Что за человек был Алеандр, видно по словам его, в которых не пастырь говорит с овцами, а щелкает на них зубами волк: «Если немцы… захотят свергнуть власть Рима, мы сделаем так, чтобы они, терзая друг друга, в собственной крови своей захлебнулись!»[312]

Очень большое влияние на Карла имел духовник его, францисканский монах Глапион, человек большого ума, но «такой непроницаемый (по воспоминаниям Эразма), что можно было с ним прожить десять лет, не зная, что он действительно думает»; кажется, великий честолюбец, работавший только на себя и на императора. Тайной целью обоих было ограничить земное владычество пап. В Лютере видел Глапион наилучшее для этого орудие.

«Я отнюдь не враг Лютера, — нашептывал он канцлеру Фридриха Мудрого, доктору Понтаусу, на тайном совещании в Вормсе. — В прежних писаниях его есть много поучительного для Церкви. Книга его „О христианской свободе“ свидетельствует о великом уме и прекрасном сердце; но другая книга „О вавилонском пленении Церкви“ меня смутила… лучше бы он от нее отрекся или признал, что написал ее в минуту гнева на своих врагов». Очень умно и верно указывал Глапион на то, что Лютер сильно «преувеличивал», говоря о власти Папы, и «противоречил себе», когда называл Папу то «наместником Христа», то «Антихристом». Если он откажется от этих заблуждений, то все остальное «пустяки» и может быть истолковано в благоприятном для него смысле. «Так, добрый товар его, уже почти вошедший в гавань, не потерпит кораблекрушения.
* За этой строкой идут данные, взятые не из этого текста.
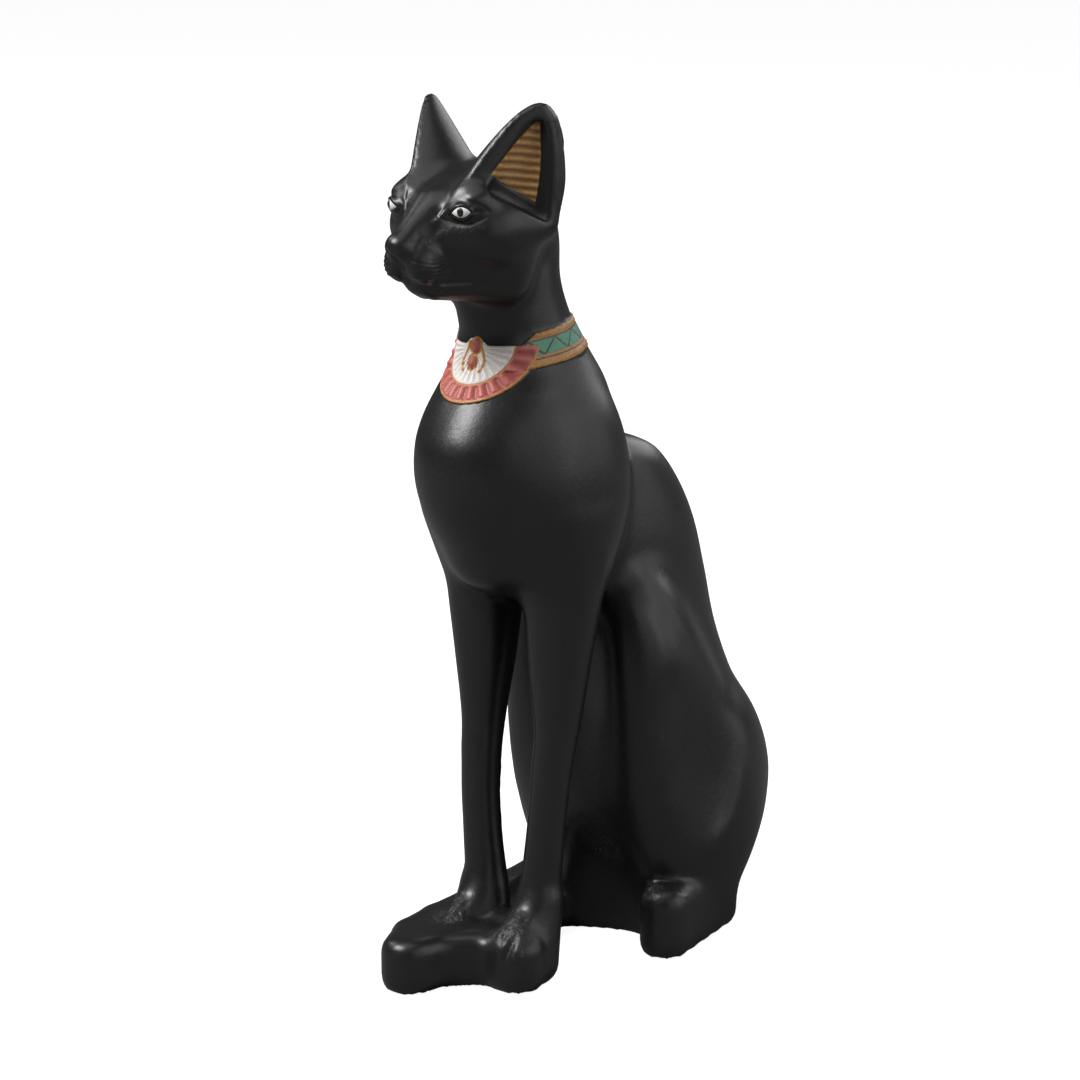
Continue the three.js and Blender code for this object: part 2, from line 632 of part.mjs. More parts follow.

Большая часть врагов Лютера не понимает его, и если он сам откажется от некоторых ошибок, то и суждение Папы о нем будет легко изменить».[313]

Волчий зуб Алеандра был для Лютера, может быть, не так опасен, как лисий хвост Глапиона: тот хотел его сжечь, а этот — в грязной утопить луже все его дело, восстание человеческой совести свести в бессовестной сделке на нет. После долгих колебаний между землей и небом — государством и Церковью — император наконец решился на два противоречивых действия: в угоду Римскому Кесарю — себе самому — вызвать Лютера на суд Вормской Диэты, а в угоду Римскому Первосвященнику — издать указ о сожжении Лютеровых книг.